AI and Breast Cancer

Breast cancer is the most common cancer in women worldwide. Early detection and treatment can lower mortality rates. But clinicians still fail to identify breast cancer about 20 percent of the time (false-negative results). Clinicians also identify cancer, when there is no breast cancer present (false-positive results). Studies suggest 7-12 percent of women will receive false positive results after one mammogram and after 10 years of annual screening, more than half of women will receive at least one false-positive recall.

False-negative results provide a false sense of security and could ultimately hinder treatment effectiveness. False-positive results can cause anxiety and lead to unnecessary tests and procedures. Another hurdle in identifying breast cancer is a shortage of radiologists needed to read mammograms.

Researchers have developed an AI system that surpasses human experts in breast cancer identification. Their study results were recently published in the journal Nature.

We show an absolute reduction of 5.7% and 1.2% (USA and UK) in false positives and 9.4% and 2.7% in false negatives. We provide evidence of the ability of the system to generalize from the UK to the USA. In an independent study of six radiologists, the AI system outperformed all of the human readers…We ran a simulation in which the AI system participated in the double-reading process that is used in the UK, and found that the AI system maintained non-inferior performance and reduced the workload of the second reader by 88%.

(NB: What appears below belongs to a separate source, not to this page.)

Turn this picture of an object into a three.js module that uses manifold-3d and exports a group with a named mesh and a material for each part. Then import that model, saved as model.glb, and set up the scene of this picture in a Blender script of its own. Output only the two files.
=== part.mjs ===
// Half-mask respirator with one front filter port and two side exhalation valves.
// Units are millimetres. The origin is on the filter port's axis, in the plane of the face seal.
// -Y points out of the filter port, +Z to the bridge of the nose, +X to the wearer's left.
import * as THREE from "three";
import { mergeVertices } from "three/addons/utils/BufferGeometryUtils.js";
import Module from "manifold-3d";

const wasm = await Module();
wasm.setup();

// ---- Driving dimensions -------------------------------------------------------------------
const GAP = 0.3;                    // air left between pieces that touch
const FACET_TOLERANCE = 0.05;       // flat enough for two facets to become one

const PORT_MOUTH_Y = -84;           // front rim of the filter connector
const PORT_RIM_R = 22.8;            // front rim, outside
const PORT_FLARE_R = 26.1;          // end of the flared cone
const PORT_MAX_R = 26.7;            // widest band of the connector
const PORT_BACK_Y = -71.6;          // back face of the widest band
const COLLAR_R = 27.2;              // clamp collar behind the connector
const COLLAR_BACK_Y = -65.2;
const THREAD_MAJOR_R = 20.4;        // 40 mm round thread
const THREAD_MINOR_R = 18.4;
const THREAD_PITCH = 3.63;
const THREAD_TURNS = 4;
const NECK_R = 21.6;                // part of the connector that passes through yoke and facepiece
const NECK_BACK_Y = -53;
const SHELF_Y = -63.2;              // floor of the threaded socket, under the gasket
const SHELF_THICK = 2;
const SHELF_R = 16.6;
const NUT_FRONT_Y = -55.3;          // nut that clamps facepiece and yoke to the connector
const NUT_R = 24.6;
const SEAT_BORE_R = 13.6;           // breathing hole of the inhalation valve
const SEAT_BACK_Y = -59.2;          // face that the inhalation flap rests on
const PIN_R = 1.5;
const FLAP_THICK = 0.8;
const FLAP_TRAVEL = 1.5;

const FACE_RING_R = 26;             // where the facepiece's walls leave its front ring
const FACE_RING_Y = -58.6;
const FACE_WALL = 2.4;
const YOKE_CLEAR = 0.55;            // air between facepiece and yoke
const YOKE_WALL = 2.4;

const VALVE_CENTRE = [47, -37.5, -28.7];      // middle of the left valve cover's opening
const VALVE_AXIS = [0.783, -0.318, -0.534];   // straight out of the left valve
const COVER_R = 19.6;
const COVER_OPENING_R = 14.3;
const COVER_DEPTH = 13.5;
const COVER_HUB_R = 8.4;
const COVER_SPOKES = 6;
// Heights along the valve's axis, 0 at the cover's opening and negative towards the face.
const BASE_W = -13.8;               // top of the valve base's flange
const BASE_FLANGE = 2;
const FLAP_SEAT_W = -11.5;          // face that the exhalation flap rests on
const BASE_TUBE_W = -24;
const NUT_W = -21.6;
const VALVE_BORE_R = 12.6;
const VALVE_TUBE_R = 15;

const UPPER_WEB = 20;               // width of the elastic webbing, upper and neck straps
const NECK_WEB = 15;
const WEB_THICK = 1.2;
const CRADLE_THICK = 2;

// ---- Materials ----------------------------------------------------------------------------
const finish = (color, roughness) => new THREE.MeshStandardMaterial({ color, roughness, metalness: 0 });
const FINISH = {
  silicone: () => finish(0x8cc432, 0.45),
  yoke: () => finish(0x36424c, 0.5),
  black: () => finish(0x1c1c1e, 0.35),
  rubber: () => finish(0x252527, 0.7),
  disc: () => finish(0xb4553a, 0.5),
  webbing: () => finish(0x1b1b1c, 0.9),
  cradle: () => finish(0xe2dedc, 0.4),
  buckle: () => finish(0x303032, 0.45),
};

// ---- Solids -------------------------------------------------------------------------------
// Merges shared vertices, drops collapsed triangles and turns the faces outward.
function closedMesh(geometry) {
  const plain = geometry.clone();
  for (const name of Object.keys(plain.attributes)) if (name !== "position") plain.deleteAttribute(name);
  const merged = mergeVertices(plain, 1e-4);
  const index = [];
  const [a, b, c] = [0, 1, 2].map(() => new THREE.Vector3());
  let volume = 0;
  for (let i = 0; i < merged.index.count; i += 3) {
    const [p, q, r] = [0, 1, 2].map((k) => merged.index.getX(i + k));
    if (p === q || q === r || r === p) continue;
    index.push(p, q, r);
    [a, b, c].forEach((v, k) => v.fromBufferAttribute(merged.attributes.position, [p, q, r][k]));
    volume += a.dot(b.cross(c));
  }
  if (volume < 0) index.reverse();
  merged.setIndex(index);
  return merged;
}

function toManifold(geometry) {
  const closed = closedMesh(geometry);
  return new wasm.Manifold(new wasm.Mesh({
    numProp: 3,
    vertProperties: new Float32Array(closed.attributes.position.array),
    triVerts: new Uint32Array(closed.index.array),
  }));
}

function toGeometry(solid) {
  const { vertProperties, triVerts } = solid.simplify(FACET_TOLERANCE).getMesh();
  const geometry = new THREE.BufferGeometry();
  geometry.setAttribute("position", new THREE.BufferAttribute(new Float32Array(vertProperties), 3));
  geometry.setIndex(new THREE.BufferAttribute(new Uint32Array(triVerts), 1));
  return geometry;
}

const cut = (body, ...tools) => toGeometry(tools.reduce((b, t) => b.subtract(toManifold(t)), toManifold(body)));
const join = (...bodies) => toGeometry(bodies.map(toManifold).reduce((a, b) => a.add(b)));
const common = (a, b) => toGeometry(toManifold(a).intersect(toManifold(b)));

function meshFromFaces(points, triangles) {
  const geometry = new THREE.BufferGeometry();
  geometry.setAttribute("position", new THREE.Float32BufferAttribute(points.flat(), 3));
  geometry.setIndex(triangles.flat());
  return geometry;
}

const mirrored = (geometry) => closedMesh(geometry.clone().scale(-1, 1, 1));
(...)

The study results are promising. The AI system outperformed six radiologists and also lowered missed cancer diagnoses on the U.S. sample by 9 percent and mistaken readings of breast cancer by 6 percent. It also produced results across populations, something many AI systems have yet to produce. The researchers didn’t go as far as to suggest their AI system would replace humans.

The optimal use of the AI system within clinical workflows remains to be determined. The specificity advantage exhibited by the system suggests that it could help to reduce recall rates and unnecessary biopsies. The improvement in sensitivity exhibited in the US data shows that the AI system may be capable of detecting cancers earlier than the standard of care. An analysis of the localization performance of the AI system suggests it holds early promise for flagging suspicious regions for review by experts.

Beyond improving reader performance, the technology described here may have a number of other clinical applications. Through simulation, we suggest how the system could obviate the need for double reading in 88% of UK screening cases, while maintaining a similar level of accuracy to the standard protocol. We also explore how high-confidence operating points can be used to triage high-risk cases and dismiss low-risk cases. These analyses highlight the potential of this technology to deliver screening results in a sustainable manner despite workforce shortages in countries such as the UK.

At the same time, it becomes more difficult to make the case for approaches that are exclusively human. It is hard to imagine patients, insurance companies, and others won’t demand AI systems augment what humans are doing. This is especially true in healthcare. But will also likely become increasingly true in other domains. What tasks would you want humans to do alone if you know that you can get better results (greater accuracy, faster, etc) when human capability is augmented with AI systems.

Humans will need to learn how to incorporate these type of AI systems into their workflow. The next big step for AI seems to be “operationalizing AI.” This is likely a decade in the works, but slowly you will see individuals figuring how to best work within environments that are being redefined by AI systems.